En el ejercicio de esta tutela, la humanidad se descubre diversa. La polaridad de hombre y mujer es posiblemente la mayor expresión de esa diversidad. Las razas ofrecen tan sólo una distinción circunstancial, surgida de las andanzas evolutivas. Es una diversidad superficial que no afecta a lo insondable del ser humano. En lo profundo de cada uno existe una comprensión del mundo que se ajusta a un patrón masculino o femenino. Ambas visiones se conjugan y ofrecen una única perspectiva, la perspectiva humana. Debemos superar visiones jurídicas y sociológicas que nos exigirían hablar aquí de diversas reglamentaciones o de pautas culturales. Más allá de todo eso, hablamos de equilibrio y complementariedad. De la fuente donde todo eso se sustenta. La variedad del género humano descansa sobre esa complementariedad y el equilibrio entre ambas perspectivas, entre el querer ir siempre más allá y colocar a esa creación que tutelamos en disposición de abrirse a nuevas perspectivas y caminos que potencien su dinamismo interno y el querer conservarla y protegerla para que nada se pierda.

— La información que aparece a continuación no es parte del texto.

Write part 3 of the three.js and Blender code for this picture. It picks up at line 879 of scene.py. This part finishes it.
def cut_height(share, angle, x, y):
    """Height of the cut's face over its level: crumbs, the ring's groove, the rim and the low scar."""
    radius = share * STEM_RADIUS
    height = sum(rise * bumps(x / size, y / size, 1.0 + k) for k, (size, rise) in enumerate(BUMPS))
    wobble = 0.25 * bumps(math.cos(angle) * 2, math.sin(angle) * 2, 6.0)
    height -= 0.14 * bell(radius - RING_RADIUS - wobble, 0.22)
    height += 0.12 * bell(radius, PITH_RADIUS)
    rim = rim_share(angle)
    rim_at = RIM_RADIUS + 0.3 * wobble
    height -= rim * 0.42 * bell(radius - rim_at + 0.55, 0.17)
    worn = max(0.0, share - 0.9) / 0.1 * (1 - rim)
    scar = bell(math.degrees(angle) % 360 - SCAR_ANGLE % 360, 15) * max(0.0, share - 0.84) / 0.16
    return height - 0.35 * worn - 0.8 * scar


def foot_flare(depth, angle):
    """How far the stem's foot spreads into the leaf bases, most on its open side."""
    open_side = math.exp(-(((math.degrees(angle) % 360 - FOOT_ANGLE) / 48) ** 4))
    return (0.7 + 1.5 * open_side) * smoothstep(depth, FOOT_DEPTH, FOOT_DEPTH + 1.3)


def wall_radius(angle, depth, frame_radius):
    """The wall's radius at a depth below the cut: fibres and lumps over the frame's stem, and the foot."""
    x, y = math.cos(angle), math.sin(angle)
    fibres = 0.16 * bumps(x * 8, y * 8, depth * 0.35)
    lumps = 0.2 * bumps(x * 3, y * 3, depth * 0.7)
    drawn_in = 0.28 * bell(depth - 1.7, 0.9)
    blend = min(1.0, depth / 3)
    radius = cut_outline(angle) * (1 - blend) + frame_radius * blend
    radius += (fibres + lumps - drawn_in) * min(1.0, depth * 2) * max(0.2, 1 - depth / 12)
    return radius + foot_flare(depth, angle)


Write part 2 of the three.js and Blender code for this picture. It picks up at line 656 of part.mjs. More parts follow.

A cada uno se nos presenta una porción de realidad de la que hacernos responsables. Reconocemos en ella a quien puede acompañarnos en esa labor, pues todos somos enviados en comunidad, y en el equilibrio entre su postura y la nuestra creamos algo nuevo que dando sentido a nuestra unidad es capaz también de profundizar en el cuidado de mi porción y la suya, o las suyas. Ser como un niño, ser inquisitivo y buscar siempre el por qué y la razón de ser de las cosas; dejarse guiar por el otro y dejarnos morir en la renuncia a imponer las propias preferencias; confiar sin dobleces y saber superar las crisis del momento; reconocerse iguales y no abusar ni maltratar a quien, pese a sus diferencias, es tan válido como nosotros es el camino que Jesús viene a recordarnos. Sólo así es posible acoger el Reino con sinceridad y eludir el fracaso. La autoridad de Jesús en este punto consiste en que él mismo lo hizo primero. Él, siendo de nuestra naturaleza y teniendo un mismo origen con nosotros ha inaugurado un camino recorriéndolo en primer lugar y acogiendo el Reino hasta hacerse Reino él mismo. Recogiendo la experiencia de su pueblo la proyectó sobre la realidad de su tiempo y la lanzó hacia el futuro sin perder a ninguno de los suyos.